Para siswa dan guru makan bersama di ruang kelas, memperkuat rasa kebersamaan.
Mereka juga didorong untuk menghabiskan makanan mereka guna meminimalkan pemborosan, yang berakar pada nilai budaya Jepang yaitu "mottainai" (もったいない), yang berarti tidak menyia-nyiakan sesuatu
Sekolah mengajarkan siswa tentang nutrisi, produksi makanan lokal, dan pentingnya pola makan seimbang.
Menu dirancang secara hati-hati oleh ahli gizi untuk memenuhi kebutuhan nutrisi anak-anak dan membentuk kebiasaan makan sehat seumur hidup.
Pendidikan makanan ini juga melampaui meja makan.
Sekolah sering memasukkan pelajaran tentang pertanian dan produksi pangan, bahkan beberapa memiliki kebun sayur tempat siswa menanam bahan makanan untuk makan siang mereka.

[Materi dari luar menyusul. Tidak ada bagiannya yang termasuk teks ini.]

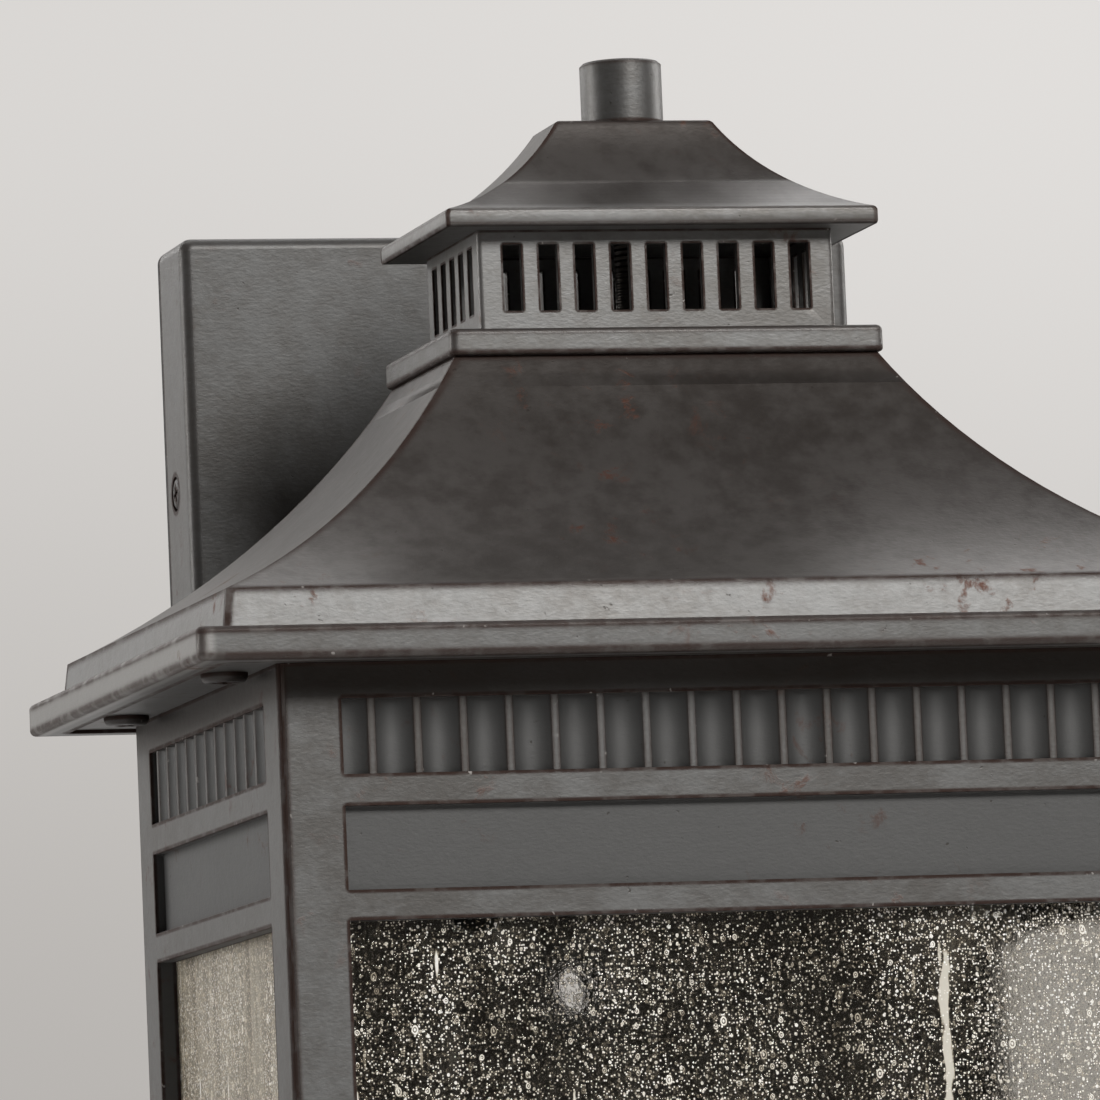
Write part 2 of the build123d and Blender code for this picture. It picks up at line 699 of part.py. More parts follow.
# Screw cap of the lamp: contact, insulator and shell.
cap_tip = socket_floor + 2.6 + cap_fit
cap_top = cap_tip + 5.0 + cap_height
with BuildPart() as lamp_cap:
    with BuildSketch(FRONT):
        with BuildLine():
            Polyline((0, cap_tip), (4.5, cap_tip), (5, cap_tip + 1.5), (10, cap_tip + 5),
                     (cap_radius, cap_tip + 6.5), (cap_radius, cap_top), (0, cap_top), close=True)
        make_face()
    revolve(axis=Axis((0, -axis_reach, 0), (0, 0, 1)))
lamp_cap.part.label = "lamp_cap"
export_step(lamp_cap.part, "parts/lamp_cap.step")

# Glass globe of the lamp: straight neck, flare, ball.
ball_centre = cap_top + 52.0
with BuildPart() as lamp_globe:
    with BuildSketch(FRONT):
        with BuildLine():
            axis_line = Line((0, cap_top), (globe_neck_radius, cap_top))
            neck_line = Line(axis_line @ 1, (globe_neck_radius, cap_top + 10))
            ball = CenterArc((0, ball_centre), globe_radius, -35, 124)
            Spline(neck_line @ 1, ball @ 0, tangents=(neck_line % 1, ball % 0))
            Polyline(ball @ 1, (0, (ball @ 1).Y), (0, cap_top))
        make_face()
    revolve(axis=Axis((0, -axis_reach, 0), (0, 0, 1)))
lamp_globe.part.label = "lamp_globe"
export_step(lamp_globe.part, "parts/lamp_globe.step")

# ===== roof group =============================================================================

# Main roof casting: two-step eave, concave hip, hollow, with a boss for each soffit screw.
hip_outside = concave_hip((eave_step_width, eave_step_depth), (roof_top_width, roof_top_depth),
                          roof_base, roof_rise, roof_sag)
hip_inside = concave_hip(
    (eave_step_width - 2 * roof_wall, eave_step_depth - 2 * roof_wall),
    (roof_top_width - 2 * roof_wall, roof_top_depth - 2 * roof_wall),
    roof_base - roof_wall, roof_rise, roof_sag
)
vent_width = louvre_width - 2 * louvre_wall - 8.0
vent_depth = louvre_depth - 2 * louvre_wall - 8.0
with BuildPart() as roof_shell:
    with BuildSketch(level(roof_base)):
        Rectangle(eave_step_width, eave_step_depth)
    extrude(amount=-eave_upper_height, taper=-eave_upper_lean)
    add(hip_outside)
    with BuildSketch(level(eave_bottom)):
        RectangleRounded(eave_width, eave_depth, eave_corner)
    extrude(amount=eave_lower_height)
    fillet(roof_shell.faces().sort_by(Axis.Z)[0].edges(), radius=eave_round)
    ledges = roof_shell.faces().filter_by(Axis.Z).filter_by_position(
        Axis.Z, eave_ledge - 0.1, eave_ledge + 0.1
    )
    fillet(ledges.sort_by(SortBy.AREA)[-1].outer_wire().edges(), radius=eave_round)
    with BuildSketch(level(eave_bottom)):
        RectangleRounded(rim_inner_width, rim_inner_depth, eave_corner)
    extrude(amount=soffit_top - eave_bottom, mode=Mode.SUBTRACT)
    with BuildSketch(level(soffit_top)):
        Rectangle(eave_step_width - 2 * roof_wall, eave_step_depth - 2 * roof_wall)
    extrude(amount=roof_base - roof_wall - soffit_top, mode=Mode.SUBTRACT)
    add(hip_inside, mode=Mode.SUBTRACT)
    with BuildSketch(level(roof_top)):
        RectangleRounded(vent_width, vent_depth, 2)
    extrude(amount=-2 * roof_wall, mode=Mode.SUBTRACT)
    with BuildSketch(level(soffit_top)):
        with Locations(*soffit_screw_places):
            Circle(boss_diameter / 2)
    extrude(amount=roof_base - soffit_top)
    with BuildSketch(level(soffit_top)):
        with Locations(*soffit_screw_places):
            Circle(m4 / 2 + screw_fit)
    extrude(amount=7.0, mode=Mode.SUBTRACT)
roof_shell.part.label = "roof_shell"
export_step(roof_shell.part, "parts/roof_shell.step")

# Flat ring plate with rolled edges, between roof and louvre box.
with BuildPart() as ring_plate:
    with BuildSketch(level(roof_top)):
        RectangleRounded(ring_width, ring_depth, ring_round)
    extrude(amount=ring_thickness)
    fillet(ring_plate.faces().sort_by(Axis.Z)[-1].edges(), radius=ring_edge)
    fillet(ring_plate.faces().sort_by(Axis.Z)[0].edges(), radius=0.6 * ring_edge)
    with BuildSketch(level(roof_top)):
        RectangleRounded(vent_width, vent_depth, 2)
    extrude(amount=ring_thickness, mode=Mode.SUBTRACT)
ring_plate.part.label = "ring_plate"
export_step(ring_plate.part, "parts/ring_plate.step")

# Louvre box: open top and bottom, slots right through opposite walls.
with BuildPart() as louvre_box:
    with BuildSketch(level(ring_top)):
        RectangleRounded(louvre_width, louvre_depth, 0.8)
        Rectangle(louvre_width - 2 * louvre_wall, louvre_depth - 2 * louvre_wall, mode=Mode.SUBTRACT)
    extrude(amount=louvre_height)
    slot_middle = ring_top + slot_sill + slot_height / 2
    with BuildSketch(FRONT):
        with Locations((0, slot_middle)):
            with GridLocations(slot_pitch, 0, slots_front, 1):
                Rectangle(slot_width, slot_height)
    extrude(amount=louvre_depth, both=True, mode=Mode.SUBTRACT)
    with BuildSketch(SIDE):
        with Locations((0, slot_middle)):
            with GridLocations(slot_pitch, 0, slots_side, 1):
                Rectangle(slot_width, slot_height)
    extrude(amount=louvre_width, both=True, mode=Mode.SUBTRACT)
louvre_box.part.label = "louvre_box"
export_step(louvre_box.part, "parts/louvre_box.step")

# Cupola: thin upright edge and a concave hip, hollow over the louvre box.
cupola_outside = concave_hip((cupola_width, cupola_depth), (cupola_top_width, cupola_top_depth),
                             cupola_base, cupola_rise, cupola_sag)
cupola_inside = concave_hip(
    (louvre_width - 2 * louvre_wall, louvre_depth - 2 * louvre_wall),
    (cupola_top_width - 2 * cupola_wall, cupola_top_depth - 2 * cupola_wall),
    louvre_top, cupola_top - cupola_wall - louvre_top, 0.8 * cupola_sag
)
with BuildPart() as cupola_cap:
    add(cupola_outside)
    with BuildSketch(level(louvre_top)):
        Rectangle(cupola_width, cupola_depth)
    extrude(amount=cupola_fascia)
    add(cupola_inside, mode=Mode.SUBTRACT)
    with BuildSketch(level(cupola_top)):
        Circle(m5 / 2 + rod_fit)
    extrude(amount=-2 * cupola_wall, mode=Mode.SUBTRACT)
cupola_cap.part.label = "cupola_cap"
export_step(cupola_cap.part, "parts/cupola_cap.step")

# Tie rod, its bridge under the roof's vent, and the nut below.
bridge_gauge = 2.5
bridge_top = roof_top - roof_wall
rod_bottom = bridge_top - bridge_gauge - 0.8 * m5 - 1.5
with BuildPart() as tie_rod:
    with BuildSketch(level(rod_bottom)):
        Circle(m5 / 2)
    extrude(amount=cupola_top + knob_height - 4.0 - rod_bottom)
tie_rod.part.label = "tie_rod"
export_step(tie_rod.part, "parts/tie_rod.step")

with BuildPart() as bridge_bar:
    with BuildSketch(level(bridge_top - bridge_gauge)):
        SlotOverall(vent_width + 10.0, 14.0)
        Circle(m5 / 2 + screw_fit, mode=Mode.SUBTRACT)
    extrude(amount=bridge_gauge)
bridge_bar.part.label = "bridge_bar"
export_step(bridge_bar.part, "parts/bridge_bar.step")

rod_nut = hex_nuts(level(bridge_top - bridge_gauge - 0.8 * m5), [(0, 0)], m5)
rod_nut.part.label = "rod_nut"
export_step(rod_nut.part, "parts/rod_nut.step")

# Round knob that screws down on the tie rod and holds the stack together.
with BuildPart() as finial_knob:
    with BuildSketch(level(cupola_top)):
        Circle(knob_diameter / 2)
    extrude(amount=knob_height)
    chamfer(finial_knob.edges().group_by(Axis.Z)[-1], length=0.5)
    with BuildSketch(level(cupola_top)):
        Circle(m5 / 2 + screw_fit)
    extrude(amount=knob_height - 3.0, mode=Mode.SUBTRACT)
finial_knob.part.label = "finial_knob"
export_step(finial_knob.part, "parts/finial_knob.step")
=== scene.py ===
import bpy
import math
from mathutils import Matrix, Vector


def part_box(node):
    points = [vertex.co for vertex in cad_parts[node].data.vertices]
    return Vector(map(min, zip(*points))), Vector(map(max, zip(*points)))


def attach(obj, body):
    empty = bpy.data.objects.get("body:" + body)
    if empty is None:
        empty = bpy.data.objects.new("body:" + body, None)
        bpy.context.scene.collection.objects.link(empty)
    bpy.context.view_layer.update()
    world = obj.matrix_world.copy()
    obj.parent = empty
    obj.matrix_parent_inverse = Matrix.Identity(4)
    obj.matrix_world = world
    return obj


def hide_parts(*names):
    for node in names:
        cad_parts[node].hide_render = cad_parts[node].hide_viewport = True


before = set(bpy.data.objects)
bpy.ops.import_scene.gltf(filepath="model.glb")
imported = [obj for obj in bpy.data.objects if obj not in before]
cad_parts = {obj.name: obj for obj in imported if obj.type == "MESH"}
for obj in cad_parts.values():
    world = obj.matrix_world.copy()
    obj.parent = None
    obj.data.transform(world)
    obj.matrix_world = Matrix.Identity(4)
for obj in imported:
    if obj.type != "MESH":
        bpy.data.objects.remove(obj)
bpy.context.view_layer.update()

# ---- Camera --------------------------------------------------------------------------------------
# A long lens from the lantern's front left, low down and looking slightly up.
# The picture is turned a little clockwise, so the roll is part of the pose.
yaw, pitch, roll = 0.252553, 0.099303, -0.042149
camera_place = (-0.42393, -1.67768, -0.13542)
focal_length, sensor_width, farthest = 309.57, 36.0, 60.0
ahead = Vector((math.sin(yaw) * math.cos(pitch), math.cos(yaw) * math.cos(pitch), math.sin(pitch)))
level_right = Vector((math.cos(yaw), -math.sin(yaw), 0))
level_up = level_right.cross(ahead)
right = math.cos(roll) * level_right + math.sin(roll) * level_up
up = math.cos(roll) * level_up - math.sin(roll) * level_right
pose = Matrix((right, up, -ahead)).transposed().to_4x4()
pose.translation = camera_place
bpy.ops.object.camera_add()
camera = bpy.context.active_object
camera.matrix_world = pose
camera.data.lens = focal_length
camera.data.sensor_width = sensor_width
camera.data.clip_end = farthest
bpy.context.scene.camera = camera
bpy.context.scene.view_settings.view_transform = "Standard"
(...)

Selain itu, anak-anak belajar etiket makan, seperti cara menggunakan sumpit dengan benar dan pentingnya mengucapkan “Itadakimasu” (いただきます) sebelum makan serta “Gochisousama deshita” (ごちそうさまでした) setelah selesai makan.

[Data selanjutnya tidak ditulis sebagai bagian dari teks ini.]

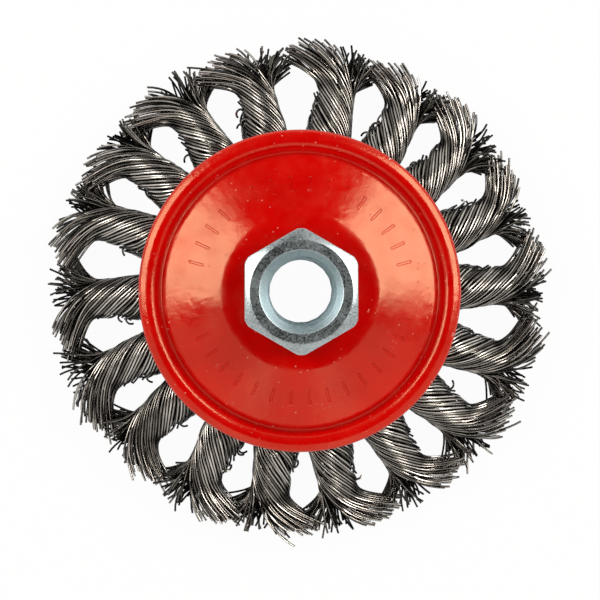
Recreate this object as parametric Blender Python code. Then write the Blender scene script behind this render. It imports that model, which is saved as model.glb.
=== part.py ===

Bento sering ditata dengan indah, mencerminkan estetika Jepang dan keseimbangan gizi.
Orang tua memberikan perhatian besar saat menyiapkan bento, bahkan kadang membuat "kyaraben" (キャラ弁), yaitu bento bertema karakter lucu agar anak-anak lebih menikmati makanannya.
Selain kebiasaan saat makan, sekolah-sekolah di Jepang juga memiliki kebijakan larangan makan camilan selama jam sekolah, mendorong anak-anak untuk fokus pada waktu makan utama.
Disiplin ini memperkuat pola makan yang terstruktur dan mengurangi konsumsi camilan yang tidak sehat.
Baik itu menikmati bento yang disiapkan dengan penuh kasih atau melayani teman sekelas dalam rutinitas makan siang, makan siang di sekolah Jepang bukan hanya soal makanan—tetapi bagian fundamental dari pendidikan dan pembentukan karakter.